For Du-Baladad, she said she believes there is nothing that prohibits same-sex marriage, but she acknowledged that there would be a question on whether interpretation may be stretched in marriage of two: “When it is between man and woman, can we say that if you’re feeling like a woman though youre a man, would that qualify?”

But she noted: “It’s the union — we may not call it a marriage — we can say the union of people what they’re after there is not marriage but consequences of being married.”

Asked on what SC decision he “disagrees” with, Court of Appeals Associate Justice Ronaldo Roberto Martin cited the 2018 ruling SC Third Division ruling Racho v. Tanaka.

In the said decision, the court granted the petitioner for review on certiorari on a Las Piñas court ruling that denied Rhodora Illumin Racho’s petition for judicial determination and declaration to capacity to marry.

“By virtue of Article 26, second paragraph of the Family Code and the Certificate of Acceptance of the Report of Divorce dated December 16, 2009, petitioner Rhodora Ilumin Racho is declared capacitated to remarry,” the ruling read.

But Martin said he has “reservations how it was arrived [at].” He noted that in subsequent cases after Racho v. Tanaka, cases have been remanded to lower courts and the SC did not automatically grant recognition.
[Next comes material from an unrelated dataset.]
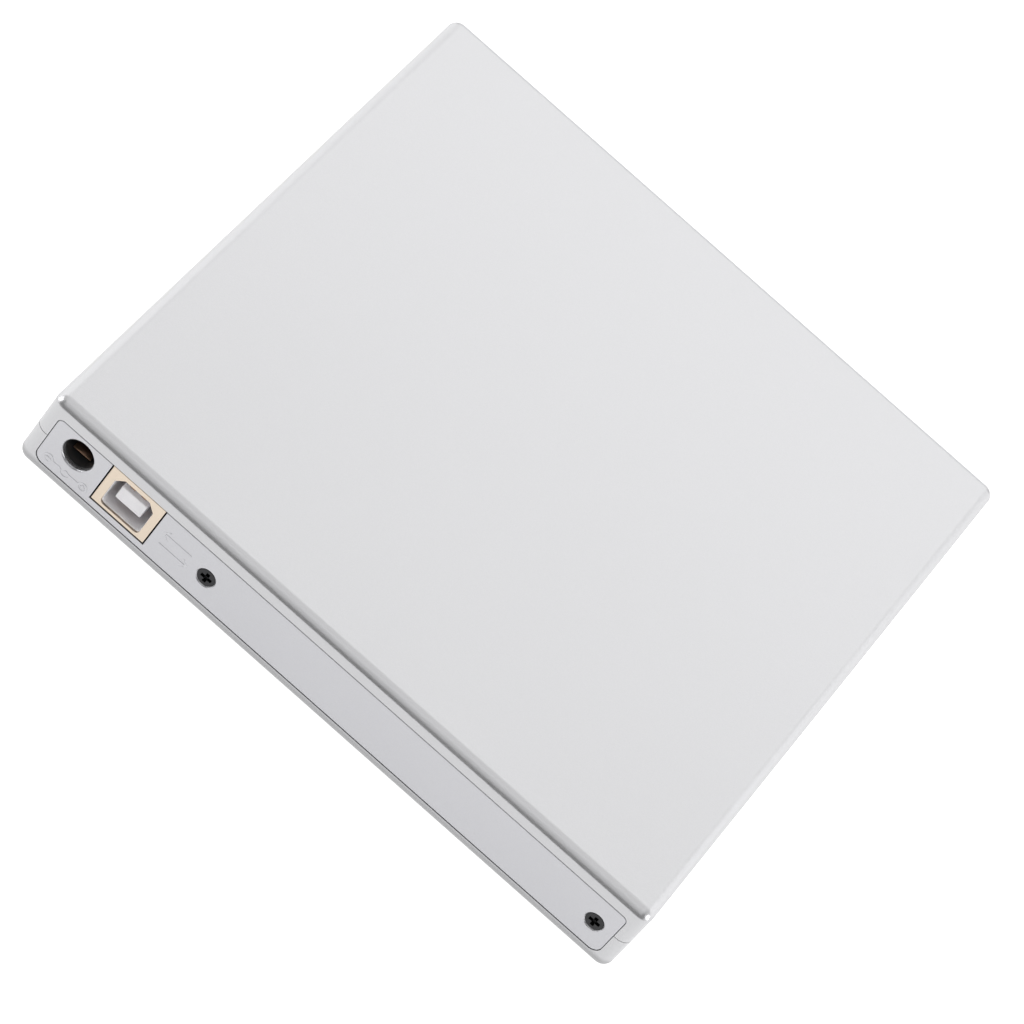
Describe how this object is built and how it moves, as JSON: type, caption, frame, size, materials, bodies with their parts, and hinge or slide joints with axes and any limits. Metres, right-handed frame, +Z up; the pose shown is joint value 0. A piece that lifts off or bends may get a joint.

Martin penned the CA ruling that the SC reversed in the People v. Romy Lim case, where the high court also laid down a mandatory policy in arrests and seizures related to illegal drugs. 

He added that he is also in favor of reviewing Republic v. Sereno, where the SC granted the Office of Solicitor General’s quo warranto petition against then-chief justice Maria Lourdes Sereno.

"Given the magnitude of its aftermath, I came to agree that only impeachment is the only way out for a justice," Martin also said.

JBC public interview will continue on Thursday.